On Steam it's January 31, but in the trailer's description it's Q1 2018.

The conclusion to our hit indie fantasy trilogy! Avernum 3: Ruined World is an epic, indie fantasy role-playing adventure with many hours of gameplay. Explore an enormous world that evolves as time passes. Towns are destroyed. Refugees flee. Disasters happen.

Your people long to escape from their underworld prison, but the surface world is being destroyed. Fight plagues of bizarre monsters and win your freedom. Enjoy an intricate tactical battle system with multitudes of abilities, character traits, and unique magical artifacts.
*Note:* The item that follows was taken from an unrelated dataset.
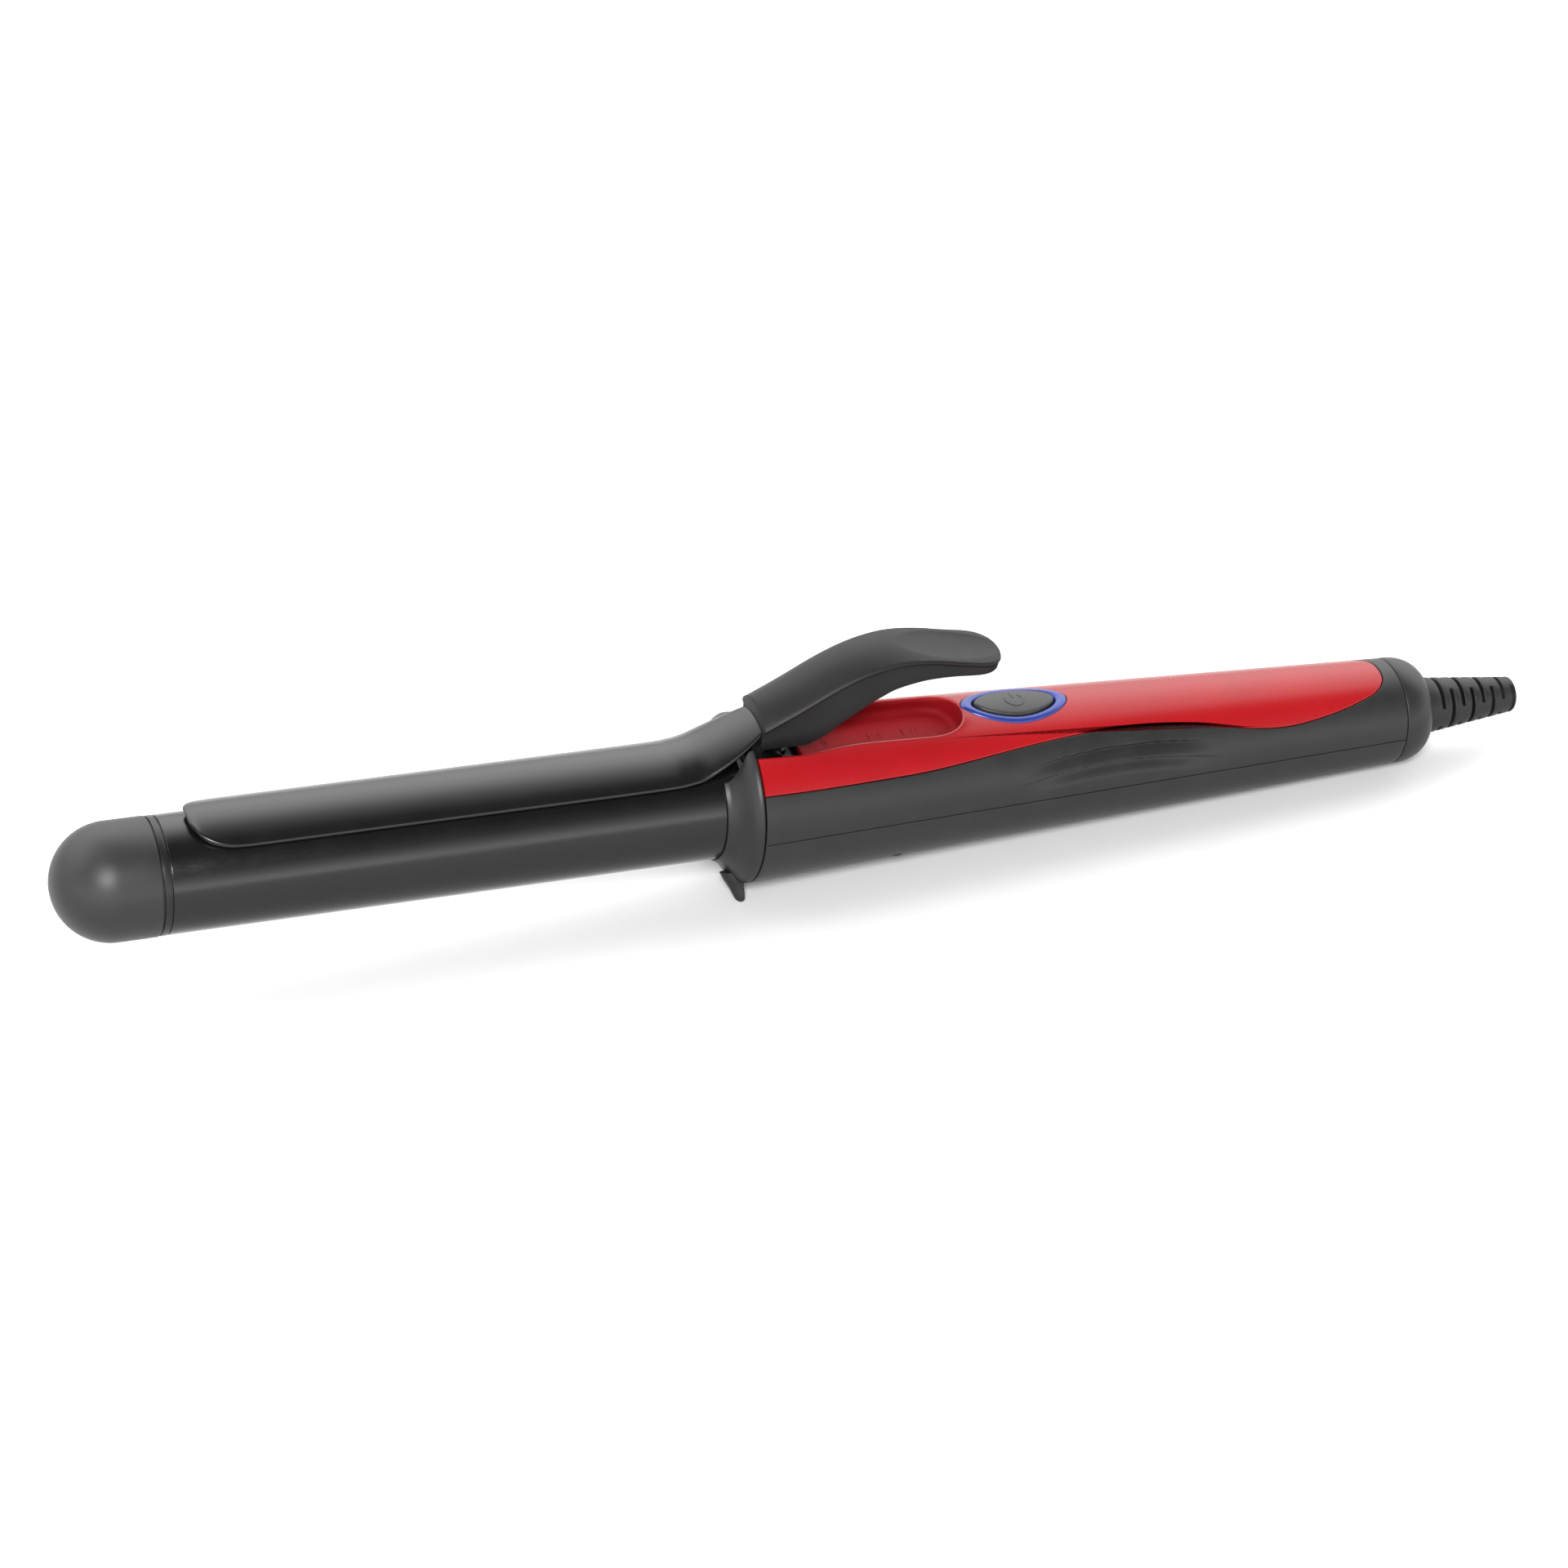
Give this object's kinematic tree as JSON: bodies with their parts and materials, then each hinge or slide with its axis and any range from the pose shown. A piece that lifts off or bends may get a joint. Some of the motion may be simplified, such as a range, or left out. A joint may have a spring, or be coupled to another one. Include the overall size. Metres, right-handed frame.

Avernum 3: Ruined World features:
  • Epic fantasy adventure with over 60 hours of gameplay. Explore an enormous underworld and a huge surface continent.
  • Rich game system with over 60 spells and battle disciplines and a multitude of beneficial character traits to choose from.
  • Well over 100 towns and dungeons, which change as time passes. Cities crumble as the monster plagues advance.
  • Fight to save the world. Or don’t! Do odd jobs. Be a bounty hunter or merchant. Buy a house.
  • Unique races and settings make Avernum different from any adventure out there.
  • Over 100 side quests and hundreds of magical artifacts.

The story of Avernum 3 is self-contained, and previous experience with Avernum games isn't required.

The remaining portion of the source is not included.